At 73 percent, over two thirds of US citizens still believe in international cooperation, even if that figure is the lowest in our country comparison. At the same time, few people in the US (52 percent) are willing to accept disadvantages for their own country for the benefit of the international community. But even among Trump voters the motto “America first” does not enjoy widespread acceptance. A relative majority (42 percent) of Trump voters are willing to accept national disadvantages for the sake of international cooperation. 36 percent cannot reconcile themselves with this. Another characteristic of US citizens is that the term G20 only draws questions from most respondents. 58 percent of them have never heard the term and two thirds cannot answer a single knowledge question about the G20 correctly.
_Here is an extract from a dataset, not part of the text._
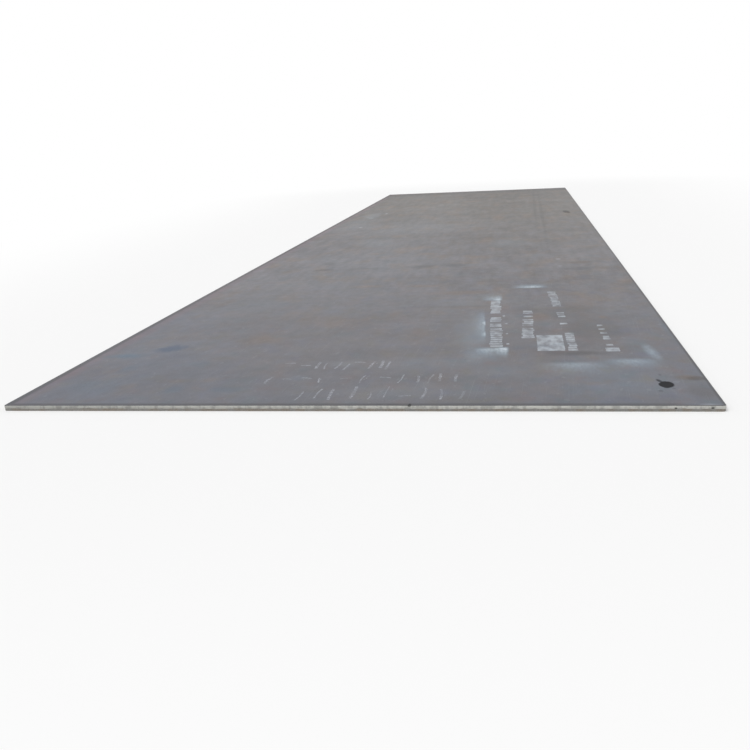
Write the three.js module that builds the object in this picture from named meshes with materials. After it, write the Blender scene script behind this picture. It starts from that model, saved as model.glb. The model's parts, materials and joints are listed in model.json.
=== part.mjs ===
// A hot-rolled steel plate, cut to its size by a plate shear. It is one solid and lies flat.
//
// Frame: millimetres, +Z up. The origin is the middle of the bottom face. X runs across the
// plate's width and Y along its length.
//
// The two rolled faces are flat and parallel. All four edges have the section that a plate
// shear leaves, which is the same all the way round:
//   - the top arris is drawn down into a smooth rollover as the blade bites,
//   - below it the blade wipes a bright, upright land,
//   - and the rest of the thickness tears off. The tear falls away from the land over a small
//     ledge and then slopes back by the gap between the two blades.

import * as THREE from 'three';

// Driving dimensions.
const PLATE_WIDTH = 2000;
const PLATE_LENGTH = 8000;
const PLATE_THICKNESS = 16;
const CORNER_RADIUS = 10; // the corners in plan, which handling has dulled

// The sheared edge.
const ROLLOVER_WIDTH = 2.5; // how far in along the top face the arris is drawn down
const ROLLOVER_DEPTH = 1; // and how far down
const BLADE_PENETRATION = 0.45; // the share of the thickness that the blade wipes before it tears
const TEAR_LEDGE = 0.35; // how far in the tear falls away just under the land
const BLADE_GAP = 1; // how far in the tear has sloped at the bottom face

// Facets.
const CORNER_STEPS = 8;
const ROLLOVER_STEPS = 6;
const TEAR_STEPS = 8;

// Mill scale: the dark blue-grey oxide of hot rolling.
const MILL_SCALE = new THREE.MeshStandardMaterial({
  name: 'mill_scale',
  color: new THREE.Color(0.205, 0.205, 0.22),
  roughness: 0.6,
  metalness: 0.55,
  flatShading: true,
});

// The heights at which the sheared edge changes, from the bottom face up.
const LAND_TOP = PLATE_THICKNESS - ROLLOVER_DEPTH;
const LAND_BOTTOM = LAND_TOP - BLADE_PENETRATION * PLATE_THICKNESS;

// The edge's section, from the bottom face up: x is how far in from the land a point lies,
// and y is its height.
function edgeSection() {
  const tear = new THREE.CubicBezierCurve(
    new THREE.Vector2(BLADE_GAP, 0),
    new THREE.Vector2(TEAR_LEDGE, LAND_BOTTOM / 3),
    new THREE.Vector2(BLADE_GAP, LAND_BOTTOM),
    new THREE.Vector2(0, LAND_BOTTOM),
  );
  const rollover = new THREE.EllipseCurve(
    ROLLOVER_WIDTH, LAND_TOP, ROLLOVER_WIDTH, ROLLOVER_DEPTH, Math.PI, Math.PI / 2, true,
  );
  return [...tear.getPoints(TEAR_STEPS), ...rollover.getPoints(ROLLOVER_STEPS)];
}

// The plate's outline in plan, drawn in by `inset` all round and run anticlockwise. Every
// outline has the same number of points, so that any two can be joined by a band of faces.
function planOutline(inset) {
  const x = PLATE_WIDTH / 2 - CORNER_RADIUS;
  const y = PLATE_LENGTH / 2 - CORNER_RADIUS;
  const corners = [[x, y], [-x, y], [-x, -y], [x, -y]];
  const quarter = Math.PI / 2;
  return corners.flatMap(([centreX, centreY], i) => {
    const radius = CORNER_RADIUS - inset;
    const arc = new THREE.EllipseCurve(
      centreX, centreY, radius, radius, i * quarter, (i + 1) * quarter,
    );
    return arc.getPoints(CORNER_STEPS);
  });
}

// Lofts the outlines up the section, and closes the loft with the two rolled faces.
function plateGeometry() {
  const section = edgeSection();
  const outlines = section.map((point) => planOutline(point.x));
  const around = outlines[0].length;
  const positions = outlines.flatMap((outline, level) =>
    outline.flatMap((point) => [point.x, point.y, section[level].y]));

  const faces = [];
  for (let level = 0; level + 1 < outlines.length; level += 1) {
    for (let i = 0; i < around; i += 1) {
      const next = (i + 1) % around;
      const [low, lowNext] = [level * around + i, level * around + next];
      const [high, highNext] = [low + around, lowNext + around];
      faces.push(low, lowNext, highNext, low, highNext, high);
    }
  }

  const top = (outlines.length - 1) * around;
  for (const [a, b, c] of THREE.ShapeUtils.triangulateShape(outlines[0], [])) {
    faces.push(a, c, b);
  }
  for (const [a, b, c] of THREE.ShapeUtils.triangulateShape(outlines.at(-1), [])) {
    faces.push(top + a, top + b, top + c);
  }

  const geometry = new THREE.BufferGeometry();
  geometry.setAttribute('position', new THREE.Float32BufferAttribute(positions, 3));
  geometry.setIndex(faces);
  geometry.computeVertexNormals();
  return geometry;
}

const plate = new THREE.Mesh(plateGeometry(), MILL_SCALE);
plate.name = 'steel_plate';

const model = new THREE.Group();
model.add(plate);

export default model;
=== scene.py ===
"""A hot-rolled steel plate with mill scale on its faces and sheared edges, flat on a pale floor.

Lengths are metres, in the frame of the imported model: X across the plate, Y along it, +Z up.
"""

import json
import math
import random

import bpy
import numpy as np
from mathutils import Matrix, Vector, noise

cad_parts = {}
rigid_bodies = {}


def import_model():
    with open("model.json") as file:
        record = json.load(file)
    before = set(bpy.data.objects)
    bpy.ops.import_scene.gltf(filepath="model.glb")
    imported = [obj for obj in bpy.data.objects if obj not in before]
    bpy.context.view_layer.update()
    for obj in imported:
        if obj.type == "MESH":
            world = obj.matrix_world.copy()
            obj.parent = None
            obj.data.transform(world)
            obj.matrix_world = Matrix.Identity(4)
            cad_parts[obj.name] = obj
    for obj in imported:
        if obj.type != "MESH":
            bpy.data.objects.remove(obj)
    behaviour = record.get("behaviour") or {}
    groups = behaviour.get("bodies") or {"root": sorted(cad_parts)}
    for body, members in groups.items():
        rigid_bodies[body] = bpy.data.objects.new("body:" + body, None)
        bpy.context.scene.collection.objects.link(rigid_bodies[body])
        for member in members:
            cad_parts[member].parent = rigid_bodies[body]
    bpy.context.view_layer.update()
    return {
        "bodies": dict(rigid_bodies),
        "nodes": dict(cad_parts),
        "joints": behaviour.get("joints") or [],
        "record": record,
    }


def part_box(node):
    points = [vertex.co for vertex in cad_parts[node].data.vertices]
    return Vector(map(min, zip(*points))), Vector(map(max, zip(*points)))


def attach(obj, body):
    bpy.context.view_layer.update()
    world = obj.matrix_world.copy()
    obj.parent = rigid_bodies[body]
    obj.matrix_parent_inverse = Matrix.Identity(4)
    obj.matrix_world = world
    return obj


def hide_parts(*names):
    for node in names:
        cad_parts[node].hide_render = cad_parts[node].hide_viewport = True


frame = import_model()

MM = 0.001

# -------- sizes from the frame

NODE = "steel_plate"
SOLID = np.array([v.co for v in frame["nodes"][NODE].data.vertices])
HALF_WIDTH, HALF_LENGTH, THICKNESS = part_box(NODE)[1]
TOUCH = 0.01 * MM  # a vertex this near a face's plane lies on it
ON_LAND = SOLID[SOLID[:, 0] > HALF_WIDTH - TOUCH]
LAND_BOTTOM, LAND_TOP = ON_LAND[:, 2].min(), ON_LAND[:, 2].max()
CORNER_RADIUS = HALF_LENGTH - ON_LAND[:, 1].max()
ROLLOVER_WIDTH = HALF_WIDTH - SOLID[SOLID[:, 2] > THICKNESS - TOUCH][:, 0].max()
ROLLOVER_DEPTH = THICKNESS - LAND_TOP
BLADE_GAP = HALF_WIDTH - SOLID[SOLID[:, 2] < TOUCH][:, 0].max()
TEAR_LEDGE = 0.35 * MM  # how far in the tear falls away just under the land


def added(name, data):
    """A new object in the scene."""
    thing = bpy.data.objects.new(name, data)
    bpy.context.scene.collection.objects.link(thing)
    return thing


def heading(degrees):
    """The direction turned this far from X towards Y."""
    turn = math.radians(degrees)
    return np.array([math.cos(turn), math.sin(turn)])

# -------- the plate's mesh

NEAR_SPACING = 2.5 * MM  # between stations along the near end, which the camera is close to
SPACING = 5 * MM  # and along the other edges
CORNER_STEPS = 12
TEAR_LEVELS = 7
LAND_LEVELS = 3
ROLLOVER_LEVELS = 5
BRIGHT_ROLLOVER_LEVELS = 3  # the bands under this many of its rings are as bright as the land
SHARP = math.radians(40)  # faces that meet at more than this have a hard edge between them
RIM = 20 * MM  # the faces are one grid inside this rim, which joins it to the fine edge
GRID_CELL = 0.25

# The ripples of the land's lower line: how high, how long, and where in the noise they are.
LAND_RIPPLES = [(1.1 * MM, 160 * MM, 1), (1.3 * MM, 38 * MM, 2), (0.9 * MM, 9 * MM, 3)]
LAND_LINE = (3.5 * MM, 11.5 * MM)  # the least and the most height that the line has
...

These are the highest figures for the respective countries.
Argentina: A Guest among Multilateralists
Among the hosts of this year’s G20 summit, the approval of international cooperation knows almost no bounds: more than nine out of ten citizens want states to solve common, global problems together. Two thirds have a positive image of the G20. A clear majority of 67 percent also agrees to accept short-term disadvantages in favor of the global common good. These statements are reflected in the high approval ratings for globalization: 73 percent of Argentines are convinced that globalization is good for them personally.
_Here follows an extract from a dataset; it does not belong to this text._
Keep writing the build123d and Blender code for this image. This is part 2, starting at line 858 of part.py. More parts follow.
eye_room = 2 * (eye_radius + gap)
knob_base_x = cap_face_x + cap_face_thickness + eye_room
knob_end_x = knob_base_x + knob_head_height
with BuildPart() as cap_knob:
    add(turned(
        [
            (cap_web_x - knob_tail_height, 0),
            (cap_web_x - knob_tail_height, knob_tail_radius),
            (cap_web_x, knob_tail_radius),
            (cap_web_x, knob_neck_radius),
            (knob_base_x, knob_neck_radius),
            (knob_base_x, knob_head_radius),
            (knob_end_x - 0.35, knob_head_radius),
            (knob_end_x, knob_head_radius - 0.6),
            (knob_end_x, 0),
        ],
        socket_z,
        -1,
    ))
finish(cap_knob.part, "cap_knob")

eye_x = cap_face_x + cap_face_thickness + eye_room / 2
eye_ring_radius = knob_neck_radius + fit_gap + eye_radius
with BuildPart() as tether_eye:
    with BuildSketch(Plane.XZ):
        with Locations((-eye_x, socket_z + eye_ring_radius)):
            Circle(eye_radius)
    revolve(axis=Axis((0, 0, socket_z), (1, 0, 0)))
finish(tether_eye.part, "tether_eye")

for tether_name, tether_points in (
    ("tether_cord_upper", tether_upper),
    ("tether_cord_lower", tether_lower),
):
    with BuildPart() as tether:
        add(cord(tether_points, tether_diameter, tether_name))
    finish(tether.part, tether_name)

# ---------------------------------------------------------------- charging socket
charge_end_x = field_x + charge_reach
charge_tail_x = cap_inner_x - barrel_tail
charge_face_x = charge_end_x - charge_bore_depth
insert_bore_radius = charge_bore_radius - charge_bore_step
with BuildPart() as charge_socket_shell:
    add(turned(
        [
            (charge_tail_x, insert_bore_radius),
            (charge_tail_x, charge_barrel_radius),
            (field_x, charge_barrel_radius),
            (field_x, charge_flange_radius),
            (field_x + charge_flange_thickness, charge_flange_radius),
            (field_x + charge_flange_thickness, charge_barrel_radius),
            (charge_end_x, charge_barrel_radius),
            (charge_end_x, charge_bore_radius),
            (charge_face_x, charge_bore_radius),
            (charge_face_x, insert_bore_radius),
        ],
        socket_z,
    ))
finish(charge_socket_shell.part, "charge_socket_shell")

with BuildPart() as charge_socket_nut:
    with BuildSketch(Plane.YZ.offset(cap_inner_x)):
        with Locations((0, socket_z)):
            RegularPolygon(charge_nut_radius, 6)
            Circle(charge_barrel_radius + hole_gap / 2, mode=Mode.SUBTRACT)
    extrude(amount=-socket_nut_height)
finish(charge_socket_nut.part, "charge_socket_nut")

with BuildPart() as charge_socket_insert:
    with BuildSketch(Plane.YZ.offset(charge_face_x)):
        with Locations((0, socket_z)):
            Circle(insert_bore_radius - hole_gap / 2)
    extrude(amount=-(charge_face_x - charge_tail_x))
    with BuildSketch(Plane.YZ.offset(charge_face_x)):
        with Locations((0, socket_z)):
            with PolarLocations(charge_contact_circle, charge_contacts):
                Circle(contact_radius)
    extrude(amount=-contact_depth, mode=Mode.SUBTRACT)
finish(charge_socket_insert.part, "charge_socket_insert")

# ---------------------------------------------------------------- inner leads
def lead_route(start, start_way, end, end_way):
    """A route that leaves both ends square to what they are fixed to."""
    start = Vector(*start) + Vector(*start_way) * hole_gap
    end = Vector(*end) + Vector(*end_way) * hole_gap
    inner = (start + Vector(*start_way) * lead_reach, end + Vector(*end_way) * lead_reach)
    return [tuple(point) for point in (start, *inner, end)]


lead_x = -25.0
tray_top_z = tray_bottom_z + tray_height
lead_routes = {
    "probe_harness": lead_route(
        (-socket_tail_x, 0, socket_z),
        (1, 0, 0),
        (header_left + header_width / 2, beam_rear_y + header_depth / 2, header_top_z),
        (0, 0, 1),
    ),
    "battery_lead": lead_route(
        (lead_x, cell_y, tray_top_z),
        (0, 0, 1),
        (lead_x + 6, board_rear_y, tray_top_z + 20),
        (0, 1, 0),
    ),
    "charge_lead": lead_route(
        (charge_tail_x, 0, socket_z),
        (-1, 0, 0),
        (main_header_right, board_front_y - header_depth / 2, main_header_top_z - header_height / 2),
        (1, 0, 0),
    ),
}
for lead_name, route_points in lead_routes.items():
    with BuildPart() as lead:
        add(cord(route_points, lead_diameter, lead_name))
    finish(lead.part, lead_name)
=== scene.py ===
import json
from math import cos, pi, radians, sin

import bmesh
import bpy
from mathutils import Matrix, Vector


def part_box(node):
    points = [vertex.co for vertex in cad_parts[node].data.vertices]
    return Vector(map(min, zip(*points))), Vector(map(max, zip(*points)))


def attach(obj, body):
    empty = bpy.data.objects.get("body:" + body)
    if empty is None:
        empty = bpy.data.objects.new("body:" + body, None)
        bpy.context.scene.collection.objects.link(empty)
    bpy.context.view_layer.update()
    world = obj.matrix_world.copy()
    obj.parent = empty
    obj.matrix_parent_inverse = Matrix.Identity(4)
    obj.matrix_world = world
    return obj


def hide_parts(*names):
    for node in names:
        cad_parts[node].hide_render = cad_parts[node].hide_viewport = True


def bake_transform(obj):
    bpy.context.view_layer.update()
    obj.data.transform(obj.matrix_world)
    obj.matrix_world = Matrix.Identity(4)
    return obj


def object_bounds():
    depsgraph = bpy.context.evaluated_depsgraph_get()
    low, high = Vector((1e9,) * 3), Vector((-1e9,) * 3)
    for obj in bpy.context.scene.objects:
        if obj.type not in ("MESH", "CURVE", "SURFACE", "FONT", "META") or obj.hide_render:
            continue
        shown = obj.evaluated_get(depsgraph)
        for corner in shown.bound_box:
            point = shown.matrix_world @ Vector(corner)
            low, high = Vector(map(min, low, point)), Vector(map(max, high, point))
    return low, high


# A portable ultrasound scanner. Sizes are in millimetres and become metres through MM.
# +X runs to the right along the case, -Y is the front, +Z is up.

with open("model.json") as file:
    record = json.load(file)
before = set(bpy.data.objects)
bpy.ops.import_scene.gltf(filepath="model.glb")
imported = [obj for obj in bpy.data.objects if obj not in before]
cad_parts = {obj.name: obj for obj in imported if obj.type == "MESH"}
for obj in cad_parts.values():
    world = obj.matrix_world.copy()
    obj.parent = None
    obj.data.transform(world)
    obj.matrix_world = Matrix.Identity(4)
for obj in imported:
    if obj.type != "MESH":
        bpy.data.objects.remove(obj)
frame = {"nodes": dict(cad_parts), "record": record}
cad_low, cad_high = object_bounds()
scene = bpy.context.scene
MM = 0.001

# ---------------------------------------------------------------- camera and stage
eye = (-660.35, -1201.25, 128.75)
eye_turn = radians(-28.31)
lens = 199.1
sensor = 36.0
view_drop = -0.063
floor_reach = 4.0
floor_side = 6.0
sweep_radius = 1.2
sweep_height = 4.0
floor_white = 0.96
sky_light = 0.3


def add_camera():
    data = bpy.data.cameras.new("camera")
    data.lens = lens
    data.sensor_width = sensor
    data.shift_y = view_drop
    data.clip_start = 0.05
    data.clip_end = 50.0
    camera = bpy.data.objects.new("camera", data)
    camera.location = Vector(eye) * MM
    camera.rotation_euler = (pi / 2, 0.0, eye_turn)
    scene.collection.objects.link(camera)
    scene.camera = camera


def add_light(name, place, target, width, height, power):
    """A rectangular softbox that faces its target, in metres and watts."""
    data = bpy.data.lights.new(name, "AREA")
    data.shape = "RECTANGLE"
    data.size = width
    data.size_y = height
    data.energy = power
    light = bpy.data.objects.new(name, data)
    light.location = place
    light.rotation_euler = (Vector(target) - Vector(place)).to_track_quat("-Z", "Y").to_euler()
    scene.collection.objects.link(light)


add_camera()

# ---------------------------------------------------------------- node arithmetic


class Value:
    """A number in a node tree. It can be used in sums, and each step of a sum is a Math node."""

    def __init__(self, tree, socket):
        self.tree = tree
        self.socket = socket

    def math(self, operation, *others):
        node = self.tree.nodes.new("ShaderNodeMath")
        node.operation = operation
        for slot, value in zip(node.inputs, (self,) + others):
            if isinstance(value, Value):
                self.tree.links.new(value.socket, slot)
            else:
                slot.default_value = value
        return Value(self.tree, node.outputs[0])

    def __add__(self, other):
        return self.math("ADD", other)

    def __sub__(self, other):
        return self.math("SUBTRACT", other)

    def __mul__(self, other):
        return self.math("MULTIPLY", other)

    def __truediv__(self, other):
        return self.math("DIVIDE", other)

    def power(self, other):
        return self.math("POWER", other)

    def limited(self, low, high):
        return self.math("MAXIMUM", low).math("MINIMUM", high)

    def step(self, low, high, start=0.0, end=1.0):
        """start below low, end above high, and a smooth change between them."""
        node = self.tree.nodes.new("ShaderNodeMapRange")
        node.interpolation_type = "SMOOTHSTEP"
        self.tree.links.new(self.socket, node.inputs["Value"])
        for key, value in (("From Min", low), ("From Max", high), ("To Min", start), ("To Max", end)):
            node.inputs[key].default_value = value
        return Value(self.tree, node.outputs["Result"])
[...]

The G20 is a dialogue and coordination forum for the 19 leading industrialized and emerging economies and the EU. In preparation for the G20 summit in Argentina, the YouGov Institute conducted an online population survey in September 2018 on behalf of the Bertelsmann Stiftung in five G20 countries: Argentina, Germany, Great Britain, Russia and the USA. It is representative of the population over the age of 18 and had a total number of 8,312 respondents. A media response analysis conducted by Argus Media Insights for the year 2017 in 18 of the 19 member countries of the G20 serves as an additional basis. 3,973,699 articles from 67 print and online media were evaluated. No data was available for Turkey, so it was not taken into account.